-- begin DATA SECTION --
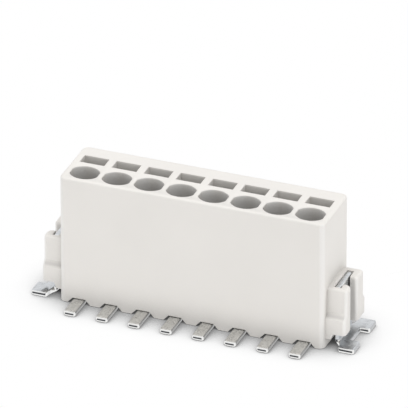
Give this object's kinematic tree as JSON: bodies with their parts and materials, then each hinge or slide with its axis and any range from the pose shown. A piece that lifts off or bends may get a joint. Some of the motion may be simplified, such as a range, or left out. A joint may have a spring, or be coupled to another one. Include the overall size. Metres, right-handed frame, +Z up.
{
  "type": "pcb terminal block",
  "caption": "Tall narrow surface-mount terminal block with a row of wire entries and release slots on top, solder feet in front and a sheet metal anchor at each end.",
  "frame": {"origin": "centre of the footprint, on the plane of the circuit board", "axes": "+X along the row of terminals, +Y from the solder feet towards the back, +Z up, against the way the wires go in"},
  "size_m": [0.0252, 0.007, 0.0103],
  "materials": {
    "housing_plastic": "white moulded, faintly warm, satin",
    "contact_tin": "matt tin plating",
    "spring_steel": "bright rolled strip",
    "anchor_tin": "matt tin plating"
  },
  "bodies": {
    "root": {"housing": "housing_plastic", "contact_1": "contact_tin", "contact_2": "contact_tin", "contact_3": "contact_tin", "contact_4": "contact_tin", "contact_5": "contact_tin", "contact_6": "contact_tin", "contact_7": "contact_tin", "contact_8": "contact_tin", "clamp_spring_1": "spring_steel", "clamp_spring_2": "spring_steel", "clamp_spring_3": "spring_steel", "clamp_spring_4": "spring_steel", "clamp_spring_5": "spring_steel", "clamp_spring_6": "spring_steel", "clamp_spring_7": "spring_steel", "clamp_spring_8": "spring_steel", "anchor_left": "anchor_tin", "anchor_right": "anchor_tin"}
  },
  "joints": []
}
-- end DATA SECTION --
STATED TASK >> Go through the material above line by line and copy it exactly.

RESPONSE TO THE TASK >>
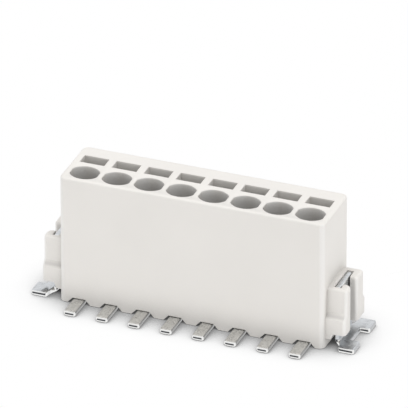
Give this object's kinematic tree as JSON: bodies with their parts and materials, then each hinge or slide with its axis and any range from the pose shown. A piece that lifts off or bends may get a joint. Some of the motion may be simplified, such as a range, or left out. A joint may have a spring, or be coupled to another one. Include the overall size. Metres, right-handed frame, +Z up.
{
  "type": "pcb terminal block",
  "caption": "Tall narrow surface-mount terminal block with a row of wire entries and release slots on top, solder feet in front and a sheet metal anchor at each end.",
  "frame": {"origin": "centre of the footprint, on the plane of the circuit board", "axes": "+X along the row of terminals, +Y from the solder feet towards the back, +Z up, against the way the wires go in"},
  "size_m": [0.0252, 0.007, 0.0103],
  "materials": {
    "housing_plastic": "white moulded, faintly warm, satin",
    "contact_tin": "matt tin plating",
    "spring_steel": "bright rolled strip",
    "anchor_tin": "matt tin plating"
  },
  "bodies": {
    "root": {"housing": "housing_plastic", "contact_1": "contact_tin", "contact_2": "contact_tin", "contact_3": "contact_tin", "contact_4": "contact_tin", "contact_5": "contact_tin", "contact_6": "contact_tin", "contact_7": "contact_tin", "contact_8": "contact_tin", "clamp_spring_1": "spring_steel", "clamp_spring_2": "spring_steel", "clamp_spring_3": "spring_steel", "clamp_spring_4": "spring_steel", "clamp_spring_5": "spring_steel", "clamp_spring_6": "spring_steel", "clamp_spring_7": "spring_steel", "clamp_spring_8": "spring_steel", "anchor_left": "anchor_tin", "anchor_right": "anchor_tin"}
  },
  "joints": []
}